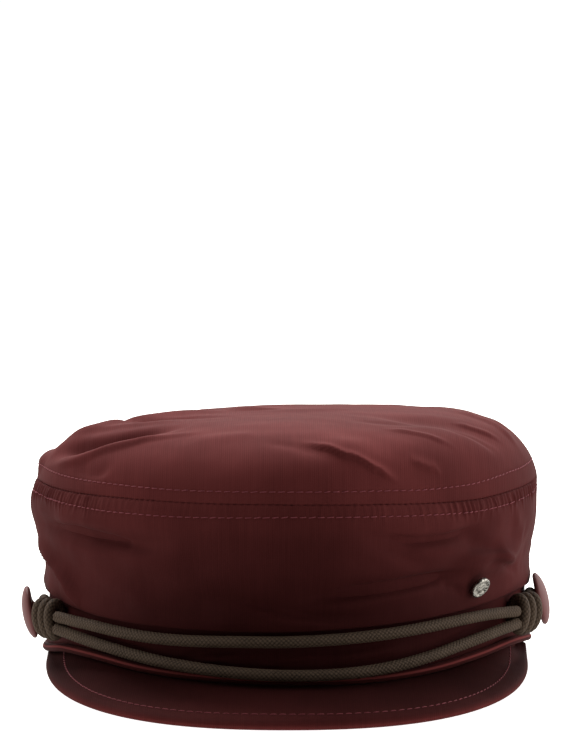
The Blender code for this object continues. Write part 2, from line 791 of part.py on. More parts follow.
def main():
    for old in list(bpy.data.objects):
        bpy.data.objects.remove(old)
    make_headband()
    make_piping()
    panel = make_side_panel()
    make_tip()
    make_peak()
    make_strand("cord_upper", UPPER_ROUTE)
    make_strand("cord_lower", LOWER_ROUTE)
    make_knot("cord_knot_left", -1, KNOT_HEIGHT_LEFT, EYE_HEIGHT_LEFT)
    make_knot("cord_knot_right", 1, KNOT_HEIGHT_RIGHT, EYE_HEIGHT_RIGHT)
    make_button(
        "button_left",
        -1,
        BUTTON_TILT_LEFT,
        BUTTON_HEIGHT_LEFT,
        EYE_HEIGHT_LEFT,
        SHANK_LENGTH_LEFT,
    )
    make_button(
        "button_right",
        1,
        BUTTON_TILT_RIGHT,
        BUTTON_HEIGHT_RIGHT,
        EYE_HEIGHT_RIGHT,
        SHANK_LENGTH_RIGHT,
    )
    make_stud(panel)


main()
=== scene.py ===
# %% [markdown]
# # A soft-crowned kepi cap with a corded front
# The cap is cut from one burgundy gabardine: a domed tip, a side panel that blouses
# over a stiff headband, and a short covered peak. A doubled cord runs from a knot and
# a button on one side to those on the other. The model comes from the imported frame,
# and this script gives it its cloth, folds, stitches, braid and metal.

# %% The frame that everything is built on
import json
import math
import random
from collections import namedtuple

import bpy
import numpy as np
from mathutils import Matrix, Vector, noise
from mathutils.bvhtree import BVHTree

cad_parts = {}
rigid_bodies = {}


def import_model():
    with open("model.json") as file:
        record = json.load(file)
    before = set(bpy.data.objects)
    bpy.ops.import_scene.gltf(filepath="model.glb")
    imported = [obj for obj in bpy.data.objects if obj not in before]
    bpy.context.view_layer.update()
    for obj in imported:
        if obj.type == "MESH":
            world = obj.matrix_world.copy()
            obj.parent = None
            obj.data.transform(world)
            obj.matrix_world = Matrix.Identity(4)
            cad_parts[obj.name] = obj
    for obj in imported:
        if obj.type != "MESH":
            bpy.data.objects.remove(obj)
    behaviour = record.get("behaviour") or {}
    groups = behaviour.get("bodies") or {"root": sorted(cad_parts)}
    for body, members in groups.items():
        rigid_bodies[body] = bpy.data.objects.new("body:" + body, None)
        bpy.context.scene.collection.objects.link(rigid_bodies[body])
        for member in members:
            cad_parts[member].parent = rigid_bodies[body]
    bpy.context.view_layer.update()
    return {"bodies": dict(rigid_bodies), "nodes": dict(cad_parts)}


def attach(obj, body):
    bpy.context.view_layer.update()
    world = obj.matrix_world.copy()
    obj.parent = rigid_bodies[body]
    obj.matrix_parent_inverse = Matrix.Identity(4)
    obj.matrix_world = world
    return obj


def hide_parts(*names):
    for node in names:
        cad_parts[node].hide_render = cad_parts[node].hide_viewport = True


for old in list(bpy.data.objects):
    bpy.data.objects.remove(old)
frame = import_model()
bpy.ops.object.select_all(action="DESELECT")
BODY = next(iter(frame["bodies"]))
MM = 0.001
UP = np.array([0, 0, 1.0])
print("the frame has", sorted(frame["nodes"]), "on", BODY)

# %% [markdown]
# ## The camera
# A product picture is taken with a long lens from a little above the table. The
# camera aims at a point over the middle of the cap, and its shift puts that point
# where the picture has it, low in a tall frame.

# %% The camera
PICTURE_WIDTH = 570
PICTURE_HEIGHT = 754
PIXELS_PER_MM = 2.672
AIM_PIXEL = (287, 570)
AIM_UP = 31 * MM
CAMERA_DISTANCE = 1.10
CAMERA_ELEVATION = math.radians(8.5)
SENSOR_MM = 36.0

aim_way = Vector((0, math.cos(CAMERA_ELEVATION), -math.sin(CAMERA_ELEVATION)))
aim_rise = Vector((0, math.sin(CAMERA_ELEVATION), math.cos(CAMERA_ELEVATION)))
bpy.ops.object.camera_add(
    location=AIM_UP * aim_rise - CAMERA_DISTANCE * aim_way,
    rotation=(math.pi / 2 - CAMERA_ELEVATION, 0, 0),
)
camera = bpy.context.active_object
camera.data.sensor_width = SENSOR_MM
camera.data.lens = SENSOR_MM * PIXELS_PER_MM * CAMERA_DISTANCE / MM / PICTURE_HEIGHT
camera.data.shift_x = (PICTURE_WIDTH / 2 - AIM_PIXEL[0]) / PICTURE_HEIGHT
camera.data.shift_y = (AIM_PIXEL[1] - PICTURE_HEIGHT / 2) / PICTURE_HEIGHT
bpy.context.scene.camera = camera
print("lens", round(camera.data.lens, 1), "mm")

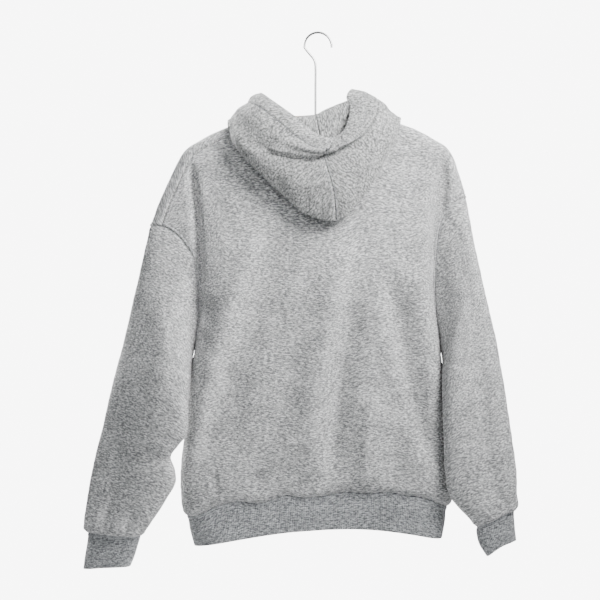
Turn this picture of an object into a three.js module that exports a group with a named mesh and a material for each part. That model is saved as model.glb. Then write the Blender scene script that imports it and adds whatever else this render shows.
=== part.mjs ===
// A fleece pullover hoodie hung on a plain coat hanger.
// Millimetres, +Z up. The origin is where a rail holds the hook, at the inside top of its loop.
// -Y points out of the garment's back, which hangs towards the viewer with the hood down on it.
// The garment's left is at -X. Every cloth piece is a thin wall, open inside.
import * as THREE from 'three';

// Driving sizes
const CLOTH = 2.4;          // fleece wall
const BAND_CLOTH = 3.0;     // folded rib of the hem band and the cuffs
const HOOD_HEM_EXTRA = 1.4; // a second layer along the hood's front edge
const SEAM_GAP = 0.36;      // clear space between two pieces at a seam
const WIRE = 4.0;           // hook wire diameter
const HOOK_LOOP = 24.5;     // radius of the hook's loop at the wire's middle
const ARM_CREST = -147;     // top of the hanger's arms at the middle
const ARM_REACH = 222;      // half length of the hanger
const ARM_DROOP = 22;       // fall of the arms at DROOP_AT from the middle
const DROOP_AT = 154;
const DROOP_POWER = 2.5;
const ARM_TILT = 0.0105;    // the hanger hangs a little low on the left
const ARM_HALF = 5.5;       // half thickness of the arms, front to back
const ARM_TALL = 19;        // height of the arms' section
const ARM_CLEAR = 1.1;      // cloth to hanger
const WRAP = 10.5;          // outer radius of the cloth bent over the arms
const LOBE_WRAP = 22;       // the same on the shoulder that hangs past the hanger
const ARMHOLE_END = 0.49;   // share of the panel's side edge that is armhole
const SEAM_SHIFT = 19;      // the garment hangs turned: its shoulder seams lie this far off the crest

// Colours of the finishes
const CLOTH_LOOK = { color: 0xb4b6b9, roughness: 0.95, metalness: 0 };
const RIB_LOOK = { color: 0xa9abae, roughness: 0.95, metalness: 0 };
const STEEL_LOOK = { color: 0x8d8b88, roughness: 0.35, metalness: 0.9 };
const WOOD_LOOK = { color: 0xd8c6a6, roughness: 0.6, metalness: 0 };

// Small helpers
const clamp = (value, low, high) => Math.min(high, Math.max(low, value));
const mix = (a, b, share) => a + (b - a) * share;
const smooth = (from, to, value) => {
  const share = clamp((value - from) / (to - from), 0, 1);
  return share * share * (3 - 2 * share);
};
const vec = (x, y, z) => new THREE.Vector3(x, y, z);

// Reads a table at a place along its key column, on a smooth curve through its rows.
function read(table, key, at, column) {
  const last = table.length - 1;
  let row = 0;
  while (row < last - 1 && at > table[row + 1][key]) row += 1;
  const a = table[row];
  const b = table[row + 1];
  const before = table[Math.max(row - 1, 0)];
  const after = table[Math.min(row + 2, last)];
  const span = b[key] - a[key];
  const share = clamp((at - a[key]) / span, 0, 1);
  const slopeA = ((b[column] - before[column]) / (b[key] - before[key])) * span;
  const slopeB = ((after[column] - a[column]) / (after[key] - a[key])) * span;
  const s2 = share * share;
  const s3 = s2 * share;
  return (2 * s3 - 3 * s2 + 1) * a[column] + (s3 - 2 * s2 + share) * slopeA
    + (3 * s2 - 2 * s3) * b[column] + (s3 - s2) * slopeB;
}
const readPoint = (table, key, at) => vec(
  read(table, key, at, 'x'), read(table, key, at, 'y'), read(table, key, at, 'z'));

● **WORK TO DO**
Take exactly the lines from the one containing "-1, KNOT_HEIGHT_LEFT, EYE_HEIGHT_LEFT)" through the one containing "# and this script" in the data above, and output them with nothing added.

● **SOLUTION TO THIS TASK**
    make_knot("cord_knot_left", -1, KNOT_HEIGHT_LEFT, EYE_HEIGHT_LEFT)
    make_knot("cord_knot_right", 1, KNOT_HEIGHT_RIGHT, EYE_HEIGHT_RIGHT)
    make_button(
        "button_left",
        -1,
        BUTTON_TILT_LEFT,
        BUTTON_HEIGHT_LEFT,
        EYE_HEIGHT_LEFT,
        SHANK_LENGTH_LEFT,
    )
    make_button(
        "button_right",
        1,
        BUTTON_TILT_RIGHT,
        BUTTON_HEIGHT_RIGHT,
        EYE_HEIGHT_RIGHT,
        SHANK_LENGTH_RIGHT,
    )
    make_stud(panel)


main()
=== scene.py ===
# %% [markdown]
# # A soft-crowned kepi cap with a corded front
# The cap is cut from one burgundy gabardine: a domed tip, a side panel that blouses
# over a stiff headband, and a short covered peak. A doubled cord runs from a knot and
# a button on one side to those on the other. The model comes from the imported frame,
# and this script gives it its cloth, folds, stitches, braid and metal.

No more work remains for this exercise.